Economics of Tax Competition and Business Taxation
Jurisdictional competition has long been recognized as a concern in tax policy, and there is a rich theoretical literature on this problem. There is also a more recent body of empirical work that examines the impact of locating corporate facilities in particular jurisdictions, with particular attention to the impact on workers. The empirical literature has focused less on documenting competition between jurisdictions and understanding the nature of the competitive dynamics in the tax policy process.
To provide new insights on the role of interjurisdictional tax competition in the taxation of firms, entrepreneurs, and other high-skill workers, the NBER proposes a multi-stage research project on tax competition and business taxation. The project will focus on three inter-connected questions:
• What does the theory of interjurisdictional tax competition suggest about the circumstances in which such competition will have the most significant impacts on the tax system, and about the efficiency cost of this competition?

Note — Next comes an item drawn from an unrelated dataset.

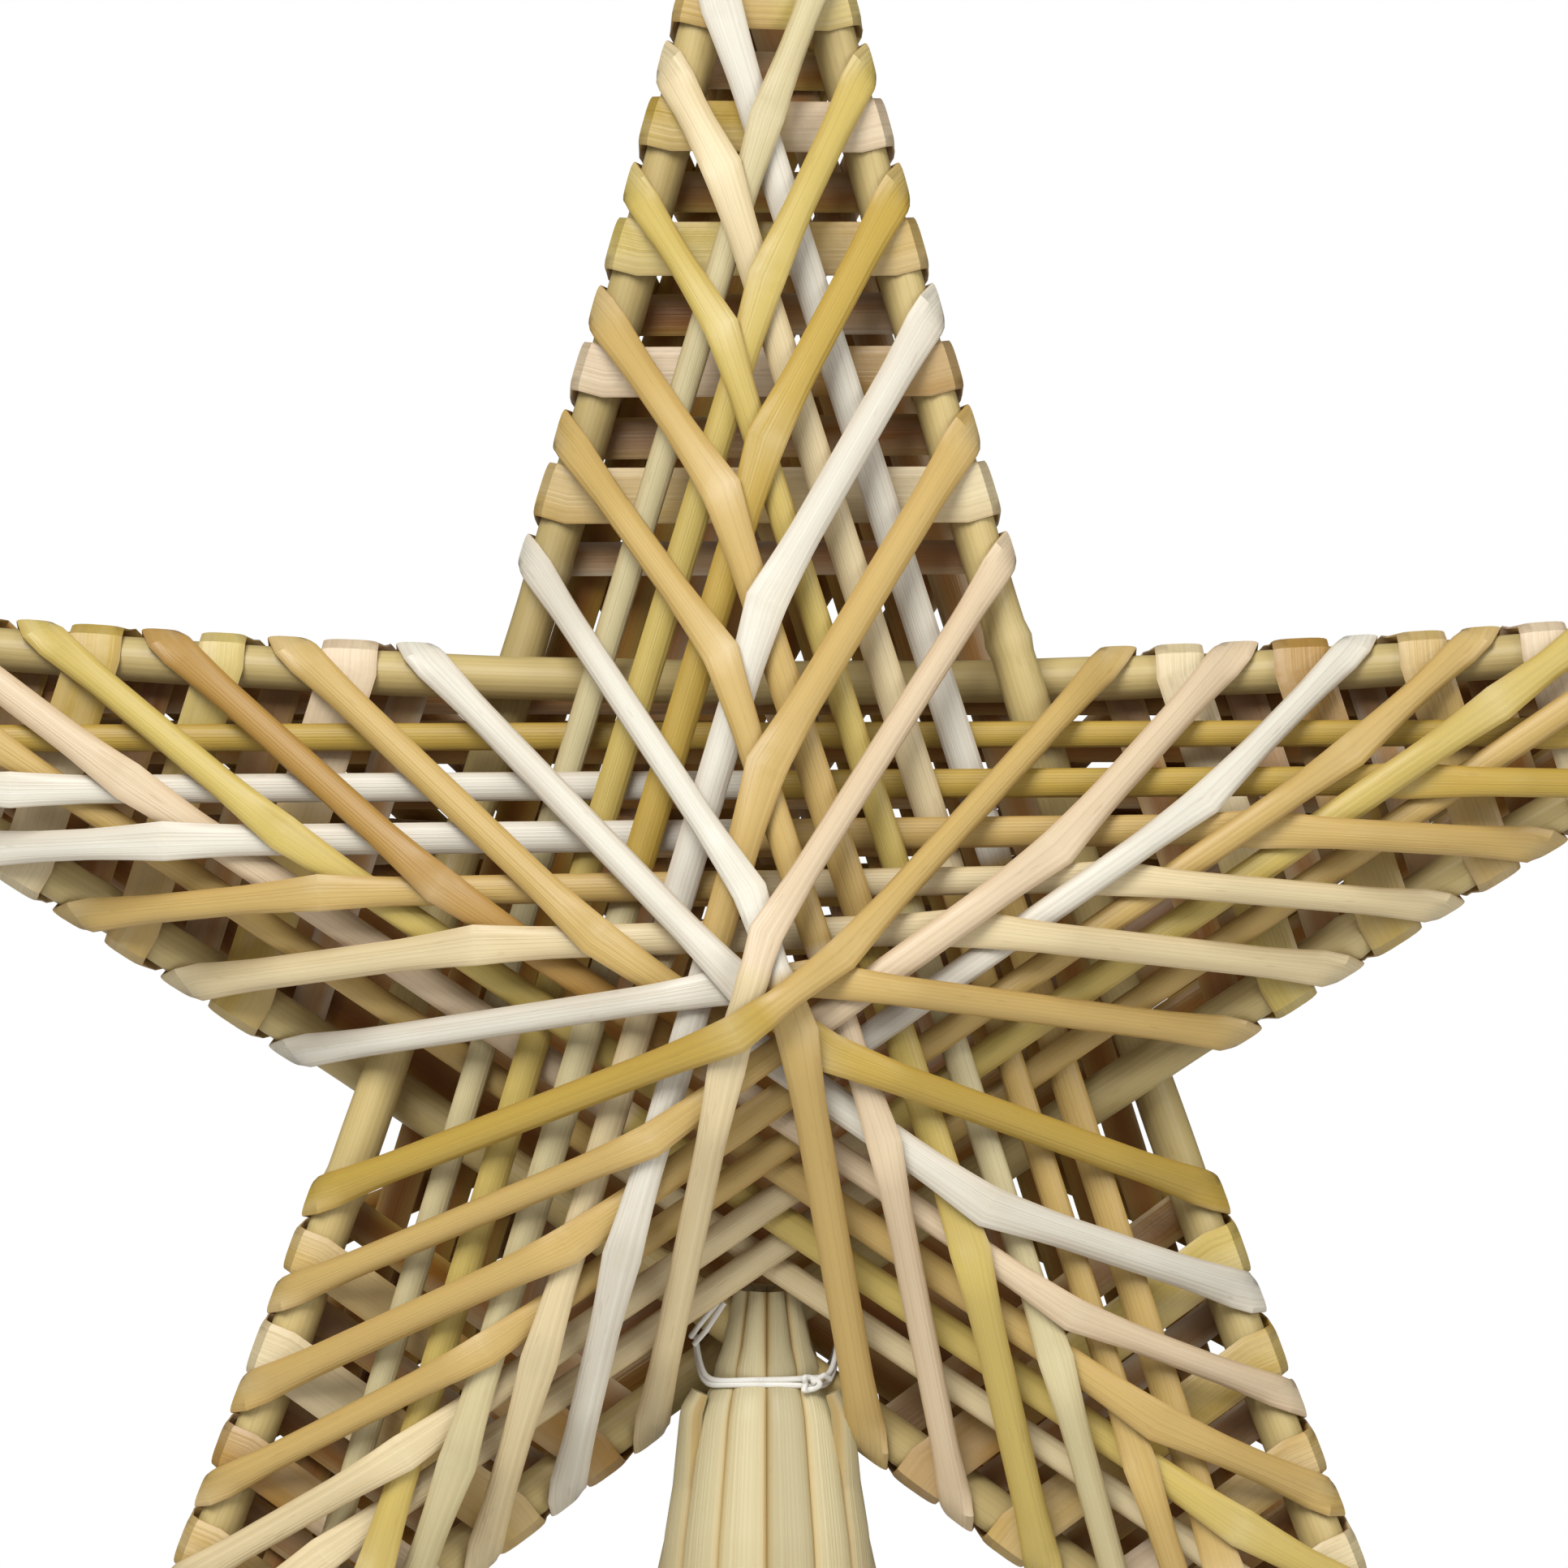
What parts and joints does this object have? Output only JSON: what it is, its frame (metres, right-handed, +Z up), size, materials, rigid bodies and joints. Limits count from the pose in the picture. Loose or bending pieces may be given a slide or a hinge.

• How effective are business tax incentives, and associated individual income tax provisions, in moving businesses across locations? What is the incidence of these incentives on the owners of capital and on workers?
• What can be learned from recent initiatives to harmonize tax systems, such as the Base Erosion and Profit Shifting (BEPS) project at the OECD, about restraining interjurisdictional competition? Are there lessons for tax policy from jurisdictional coordination in other settings, such as regional trade policy?